Through her publishing business, Michalski aims to provide a bridge between Eastern and Western cultures. She and her husband began working in this area in 1986, before the Fall of the Berlin Wall, when cultural exchanges were rather difficult. She speaks five languages fluently (French, German, English, Spanish and Polish) and some Russian.

== Honours and awards ==
In 2010, she received the Lilas de l'éditrice award. Vera Michalski was awarded prestigious awards during her career, including the Officer of the Order of Merit of the Republic of Poland (1995), the Knight of the Order of Arts and Letters of the French Republic, the Meritorious for Polish Culture (2011) and the Polish "Bene Merito" honorary distinction (2012).

==Cultural philanthropy==
In the autumn of 2007, Vera Michalski announced the creation of the Jan Michalski Foundation in Montricher, Switzerland at the foot of the Jura Mountains, designed by architects Vincent Mangeat and Pierre Wahlen. This foundation acquired a former summer camp and converted it into a cultural center focused on writing residencies. Several writers stay simultaneously for different lengths of time, never to exceed one year. Later, an exhibit space, an auditorium for concerts, symposiums, lectures or screenings and a library were added. The foundation awards certain writers with grants and from time to time underwrites certain publishing projects. Conceived as a place entirely dedicated to writing and literature, the Jan Michalski Foundation is committed to fostering literary creation and making all forms of written expression accessible to all. This commitment is further manifested through exhibitions and cultural events and financial support for literary projects.

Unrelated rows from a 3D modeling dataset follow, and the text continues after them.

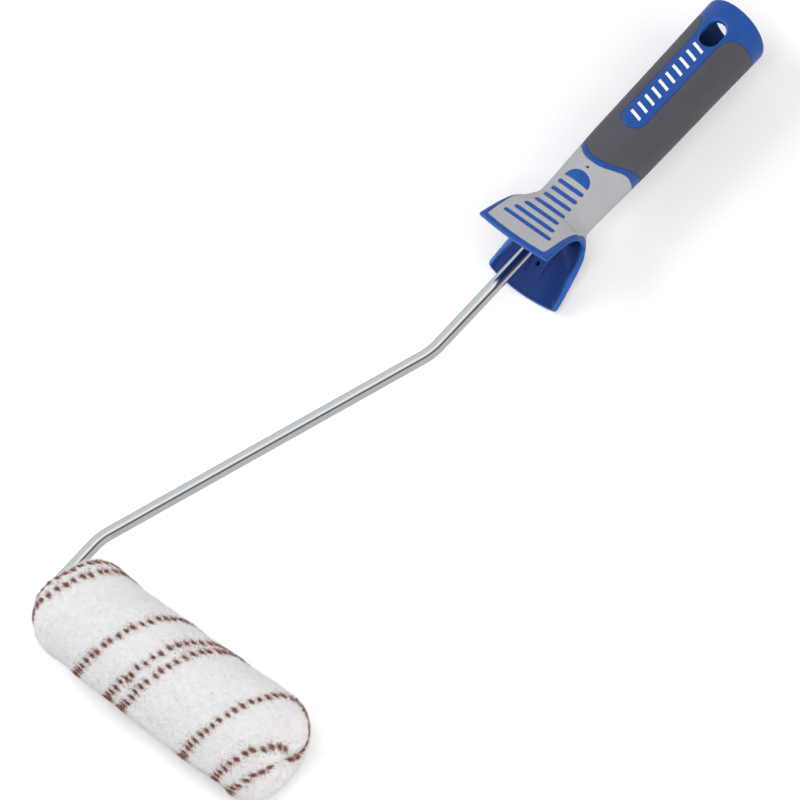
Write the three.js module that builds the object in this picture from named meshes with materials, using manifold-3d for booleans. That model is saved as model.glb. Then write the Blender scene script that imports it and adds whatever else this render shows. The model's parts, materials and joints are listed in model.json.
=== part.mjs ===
// Long-reach mini paint roller: a plush cover that spins on a bent wire frame with a moulded handle.
// Millimetres, +Z up. The tool is laid out with its roller axis along Y and its handle along +X,
// and the finished group is moved so that its origin is the middle of its footprint.
import * as THREE from "three";
import { mergeVertices } from "three/addons/utils/BufferGeometryUtils.js";
import Module from "manifold-3d";

const wasm = await Module();
wasm.setup();

// ---------- Driving dimensions ----------
const GAP = 0.3; // between neighbouring pieces

const WIRE_RADIUS = 3;
const WIRE_SIDES = 20;
const LEG_Y = 69.4; // the short leg beside the roller's end
const LEG_LENGTH = 33.9; // from the roller's axis to the second bend
const HANDLE_Y = 14.2; // the handle's axis, near the roller's middle
const REACH_X = 193.7; // the bend where the wire lines up with the handle
const LEG_BEND = 9;
const REACH_BEND = 28;
const EAR_REACH = 4.3; // how far a pressed ear stands off the wire's axis
const EAR_THICKNESS = 3.2;
const EAR_LENGTH = 6; // of the pair moulded into the handle
const EAR_U = 42;
const STOP_Y = 59.3; // the pair that the washer bears on
const STOP_LENGTH = 1.4;
const TIP_Y = -56.5;
const TIP_CHAMFER = 1;
const WIRE_END_U = 47; // how far the wire reaches into the handle

const TUBE_INNER = 6.9;
const TUBE_OUTER = 8.2;
const TUBE_LOW = -60;
const TUBE_HIGH = 54.7;
const PLUG_RADIUS = TUBE_INNER - GAP;
const PLUG_BORE = WIRE_RADIUS + GAP;
const PLUG_LENGTH = 17;
const FLANGE = 1.5;
const INNER_FACE = TUBE_HIGH - PLUG_LENGTH; // where the open end's bearing stops inside the tube
const RING_THICKNESS = 1;
const RING_Y = INNER_FACE - 0.4 - RING_THICKNESS / 2;
const RING_RADIUS = 5.4;
const RING_SPLIT = 1.6;
const GROOVE_RADIUS = 2.4;
const WASHER_THICKNESS = 1.2;

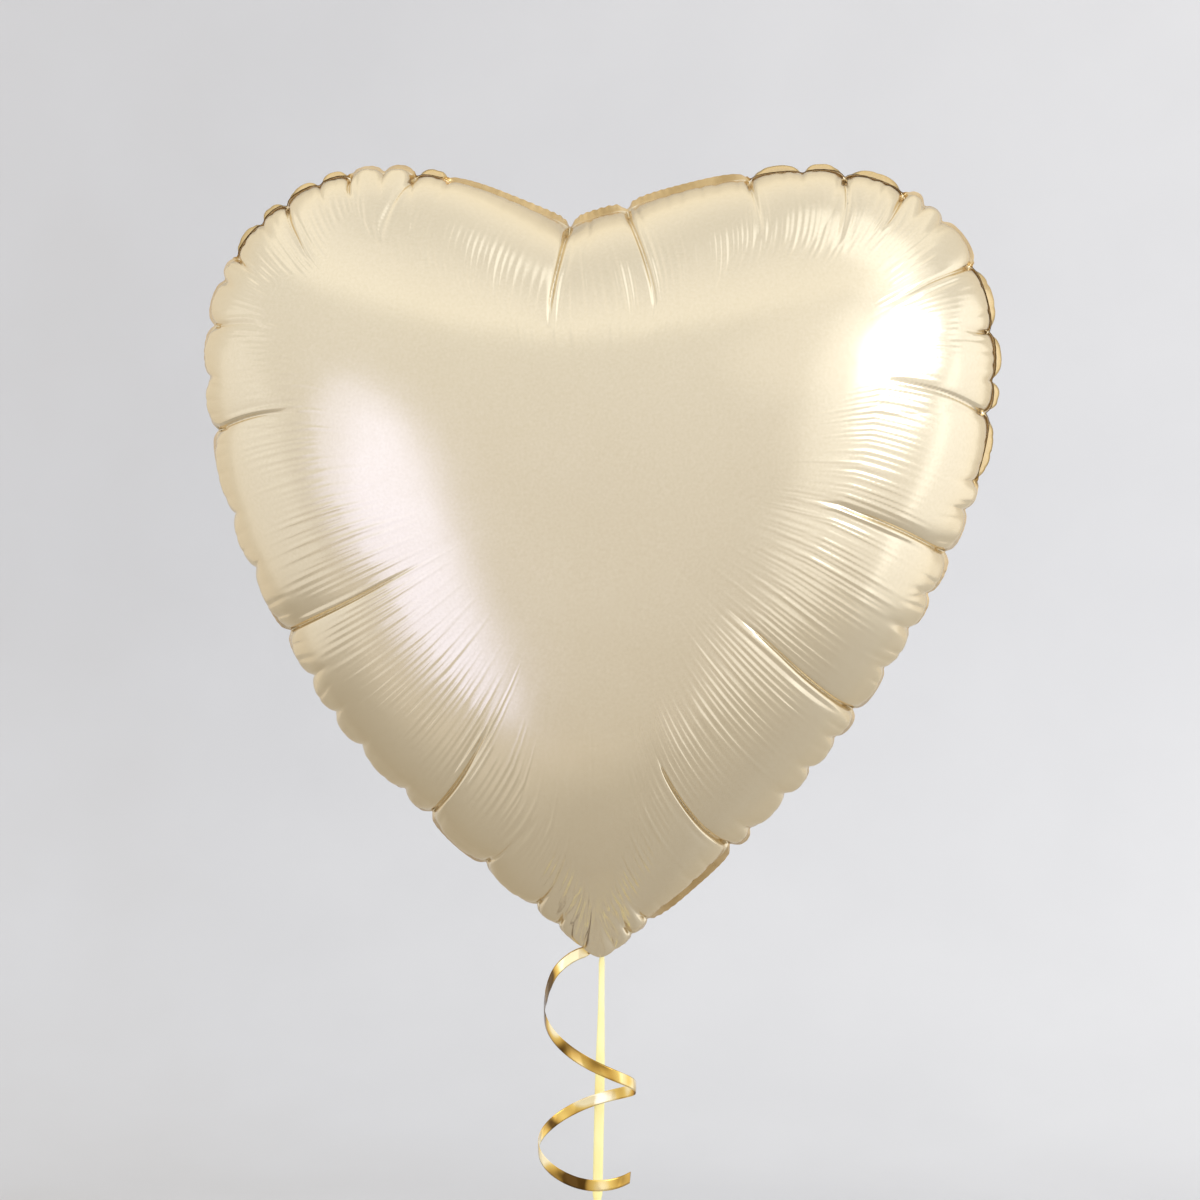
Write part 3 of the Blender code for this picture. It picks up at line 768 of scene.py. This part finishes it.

As part of the Jan Michalski Foundation, Vera Michalski also created the Jan Michalski International Prize for Literature, designed to recognize great work, regardless of the genre (novels, short stories, essays, books on art, etc.). The prize is worth 50,000 Swiss francs.

Vera Michalski also supports the promotion of classical music and is a member of Honors of the Swiss classical music festival Les Sommets Musicaux de Gstaad.